::: Entries supplied

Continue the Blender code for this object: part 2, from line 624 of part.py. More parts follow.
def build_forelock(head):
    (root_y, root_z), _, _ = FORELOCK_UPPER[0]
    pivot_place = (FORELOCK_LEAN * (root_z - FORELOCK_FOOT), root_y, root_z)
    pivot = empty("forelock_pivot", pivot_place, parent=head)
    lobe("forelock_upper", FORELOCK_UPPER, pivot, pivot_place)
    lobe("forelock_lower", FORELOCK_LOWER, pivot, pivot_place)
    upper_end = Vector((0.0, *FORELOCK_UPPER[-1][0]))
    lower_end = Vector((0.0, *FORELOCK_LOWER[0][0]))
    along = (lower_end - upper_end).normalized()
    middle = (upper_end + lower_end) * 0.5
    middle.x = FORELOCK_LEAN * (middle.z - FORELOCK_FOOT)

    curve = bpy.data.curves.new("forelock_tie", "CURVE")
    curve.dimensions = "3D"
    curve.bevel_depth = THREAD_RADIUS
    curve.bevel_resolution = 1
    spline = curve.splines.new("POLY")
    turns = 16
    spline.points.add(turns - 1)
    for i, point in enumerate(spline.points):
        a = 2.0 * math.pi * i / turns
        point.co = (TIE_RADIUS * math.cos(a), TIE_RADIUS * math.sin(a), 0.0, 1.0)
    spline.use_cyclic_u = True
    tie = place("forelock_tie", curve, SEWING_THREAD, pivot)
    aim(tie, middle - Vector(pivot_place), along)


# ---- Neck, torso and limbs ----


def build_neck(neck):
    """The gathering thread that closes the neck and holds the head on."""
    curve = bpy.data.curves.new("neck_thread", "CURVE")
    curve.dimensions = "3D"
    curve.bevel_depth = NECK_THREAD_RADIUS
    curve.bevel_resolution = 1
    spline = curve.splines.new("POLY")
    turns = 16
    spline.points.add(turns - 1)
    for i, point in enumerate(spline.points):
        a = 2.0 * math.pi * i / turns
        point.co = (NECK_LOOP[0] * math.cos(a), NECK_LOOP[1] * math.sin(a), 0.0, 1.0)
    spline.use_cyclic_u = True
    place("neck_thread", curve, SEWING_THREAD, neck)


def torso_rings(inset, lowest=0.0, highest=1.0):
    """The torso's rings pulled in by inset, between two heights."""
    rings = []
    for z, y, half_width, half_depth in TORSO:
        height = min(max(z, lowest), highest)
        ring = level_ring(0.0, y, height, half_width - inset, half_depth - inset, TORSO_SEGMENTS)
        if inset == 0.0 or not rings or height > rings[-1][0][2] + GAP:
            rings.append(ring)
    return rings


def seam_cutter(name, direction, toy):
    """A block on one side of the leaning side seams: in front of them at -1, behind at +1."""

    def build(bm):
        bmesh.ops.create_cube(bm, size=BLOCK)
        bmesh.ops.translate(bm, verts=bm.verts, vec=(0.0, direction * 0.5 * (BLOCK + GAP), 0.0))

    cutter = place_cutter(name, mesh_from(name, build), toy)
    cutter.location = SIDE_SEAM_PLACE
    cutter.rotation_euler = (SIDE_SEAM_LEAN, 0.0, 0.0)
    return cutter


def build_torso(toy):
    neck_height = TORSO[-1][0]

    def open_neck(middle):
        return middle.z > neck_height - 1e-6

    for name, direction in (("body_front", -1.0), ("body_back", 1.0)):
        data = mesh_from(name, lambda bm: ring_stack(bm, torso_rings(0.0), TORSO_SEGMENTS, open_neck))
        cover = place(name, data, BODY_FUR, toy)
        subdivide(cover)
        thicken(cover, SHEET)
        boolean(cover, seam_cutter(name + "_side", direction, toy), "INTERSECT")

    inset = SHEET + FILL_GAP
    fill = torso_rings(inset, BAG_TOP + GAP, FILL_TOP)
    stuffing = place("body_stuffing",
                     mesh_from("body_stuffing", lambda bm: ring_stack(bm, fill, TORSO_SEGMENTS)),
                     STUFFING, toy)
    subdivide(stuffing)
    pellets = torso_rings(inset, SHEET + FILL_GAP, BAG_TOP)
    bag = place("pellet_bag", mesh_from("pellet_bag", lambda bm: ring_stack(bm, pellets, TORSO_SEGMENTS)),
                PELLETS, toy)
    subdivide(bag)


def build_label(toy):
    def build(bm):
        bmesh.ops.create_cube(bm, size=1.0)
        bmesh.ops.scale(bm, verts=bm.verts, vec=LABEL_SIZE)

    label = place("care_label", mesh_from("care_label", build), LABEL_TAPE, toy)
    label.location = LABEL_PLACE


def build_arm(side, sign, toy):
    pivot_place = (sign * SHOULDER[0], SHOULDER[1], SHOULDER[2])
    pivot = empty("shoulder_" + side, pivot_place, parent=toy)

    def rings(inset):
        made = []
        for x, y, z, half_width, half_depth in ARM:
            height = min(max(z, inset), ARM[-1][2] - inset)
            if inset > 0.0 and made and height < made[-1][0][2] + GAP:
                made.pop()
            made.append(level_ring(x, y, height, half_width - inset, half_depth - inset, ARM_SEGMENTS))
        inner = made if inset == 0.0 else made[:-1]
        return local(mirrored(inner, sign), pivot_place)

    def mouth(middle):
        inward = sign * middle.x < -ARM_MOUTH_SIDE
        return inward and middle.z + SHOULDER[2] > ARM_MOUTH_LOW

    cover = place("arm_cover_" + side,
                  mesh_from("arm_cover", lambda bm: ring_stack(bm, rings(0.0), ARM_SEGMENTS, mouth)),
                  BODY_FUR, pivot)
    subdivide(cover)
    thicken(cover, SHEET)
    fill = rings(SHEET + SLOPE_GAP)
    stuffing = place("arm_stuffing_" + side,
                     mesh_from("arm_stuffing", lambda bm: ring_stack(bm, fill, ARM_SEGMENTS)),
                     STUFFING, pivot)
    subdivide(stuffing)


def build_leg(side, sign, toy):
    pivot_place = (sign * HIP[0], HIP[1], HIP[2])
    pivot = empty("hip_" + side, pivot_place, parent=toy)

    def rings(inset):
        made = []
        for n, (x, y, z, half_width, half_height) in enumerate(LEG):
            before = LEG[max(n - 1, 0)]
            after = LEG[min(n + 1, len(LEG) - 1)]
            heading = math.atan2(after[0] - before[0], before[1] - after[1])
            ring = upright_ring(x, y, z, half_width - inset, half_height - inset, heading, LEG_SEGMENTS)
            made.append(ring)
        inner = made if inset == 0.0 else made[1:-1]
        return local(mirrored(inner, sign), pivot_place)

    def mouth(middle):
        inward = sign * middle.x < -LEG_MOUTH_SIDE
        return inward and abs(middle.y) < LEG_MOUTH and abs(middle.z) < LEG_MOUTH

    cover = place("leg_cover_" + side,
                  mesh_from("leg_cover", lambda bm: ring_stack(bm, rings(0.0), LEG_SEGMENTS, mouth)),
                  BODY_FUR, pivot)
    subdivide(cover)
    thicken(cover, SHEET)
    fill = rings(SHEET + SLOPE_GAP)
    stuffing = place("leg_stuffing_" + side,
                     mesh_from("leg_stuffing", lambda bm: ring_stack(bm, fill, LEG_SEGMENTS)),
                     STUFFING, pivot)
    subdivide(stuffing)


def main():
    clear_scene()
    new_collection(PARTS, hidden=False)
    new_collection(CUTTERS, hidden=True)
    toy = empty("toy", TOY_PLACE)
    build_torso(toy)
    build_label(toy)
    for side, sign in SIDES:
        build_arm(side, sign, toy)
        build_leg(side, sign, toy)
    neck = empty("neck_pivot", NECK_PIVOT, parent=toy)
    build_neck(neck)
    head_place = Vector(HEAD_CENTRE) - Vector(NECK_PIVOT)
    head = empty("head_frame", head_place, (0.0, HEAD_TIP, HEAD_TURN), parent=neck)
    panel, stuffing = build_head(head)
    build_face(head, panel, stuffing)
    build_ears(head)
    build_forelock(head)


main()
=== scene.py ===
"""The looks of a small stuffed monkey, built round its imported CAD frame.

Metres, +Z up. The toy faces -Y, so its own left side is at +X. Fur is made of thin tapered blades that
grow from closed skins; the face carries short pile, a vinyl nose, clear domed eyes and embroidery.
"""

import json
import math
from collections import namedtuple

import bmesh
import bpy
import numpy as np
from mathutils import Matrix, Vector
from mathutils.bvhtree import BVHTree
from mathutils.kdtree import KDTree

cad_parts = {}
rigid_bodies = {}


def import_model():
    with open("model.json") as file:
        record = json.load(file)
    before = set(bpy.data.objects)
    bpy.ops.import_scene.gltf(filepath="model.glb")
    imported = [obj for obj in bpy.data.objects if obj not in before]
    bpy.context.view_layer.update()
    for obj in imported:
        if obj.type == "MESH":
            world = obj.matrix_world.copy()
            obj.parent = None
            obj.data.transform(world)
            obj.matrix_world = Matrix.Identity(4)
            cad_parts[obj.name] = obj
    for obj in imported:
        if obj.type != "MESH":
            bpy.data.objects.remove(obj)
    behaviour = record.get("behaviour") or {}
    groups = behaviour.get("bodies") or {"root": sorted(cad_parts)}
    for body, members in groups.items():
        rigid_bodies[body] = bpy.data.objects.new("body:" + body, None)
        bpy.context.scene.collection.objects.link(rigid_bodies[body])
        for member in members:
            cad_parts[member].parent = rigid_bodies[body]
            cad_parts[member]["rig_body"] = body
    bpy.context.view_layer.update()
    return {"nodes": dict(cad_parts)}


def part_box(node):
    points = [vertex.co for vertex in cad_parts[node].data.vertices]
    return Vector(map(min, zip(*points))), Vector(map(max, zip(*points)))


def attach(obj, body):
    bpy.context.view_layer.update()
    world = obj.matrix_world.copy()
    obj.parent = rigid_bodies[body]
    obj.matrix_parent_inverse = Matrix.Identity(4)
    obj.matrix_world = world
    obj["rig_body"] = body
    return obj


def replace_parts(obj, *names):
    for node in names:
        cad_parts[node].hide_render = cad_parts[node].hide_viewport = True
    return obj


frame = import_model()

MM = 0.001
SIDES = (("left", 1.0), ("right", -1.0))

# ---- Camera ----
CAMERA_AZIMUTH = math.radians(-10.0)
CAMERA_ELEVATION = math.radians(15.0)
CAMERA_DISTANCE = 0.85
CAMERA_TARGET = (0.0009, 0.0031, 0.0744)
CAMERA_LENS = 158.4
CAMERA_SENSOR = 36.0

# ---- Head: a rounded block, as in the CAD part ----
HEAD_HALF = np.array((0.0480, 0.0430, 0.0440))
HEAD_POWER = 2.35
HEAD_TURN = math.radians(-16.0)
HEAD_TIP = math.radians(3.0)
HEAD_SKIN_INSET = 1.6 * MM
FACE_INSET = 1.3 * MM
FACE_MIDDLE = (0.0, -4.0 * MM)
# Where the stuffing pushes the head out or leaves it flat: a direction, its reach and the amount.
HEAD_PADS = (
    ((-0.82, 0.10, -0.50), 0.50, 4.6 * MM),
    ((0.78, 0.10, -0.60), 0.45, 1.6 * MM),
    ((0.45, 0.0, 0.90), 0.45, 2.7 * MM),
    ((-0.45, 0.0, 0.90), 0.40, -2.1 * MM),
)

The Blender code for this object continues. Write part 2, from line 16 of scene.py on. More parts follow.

::::::

- [Problem requirements]: Your task is to quote exactly the lines beginning with the one that contains "cad_parts[member].parent = rigid_bodies[body]" and ending with the one that contains "points = [vertex.co", with nothing left out or added.

- [Written answer]:
            cad_parts[member].parent = rigid_bodies[body]
            cad_parts[member]["rig_body"] = body
    bpy.context.view_layer.update()
    return {"nodes": dict(cad_parts)}


def part_box(node):
    points = [vertex.co for vertex in cad_parts[node].data.vertices]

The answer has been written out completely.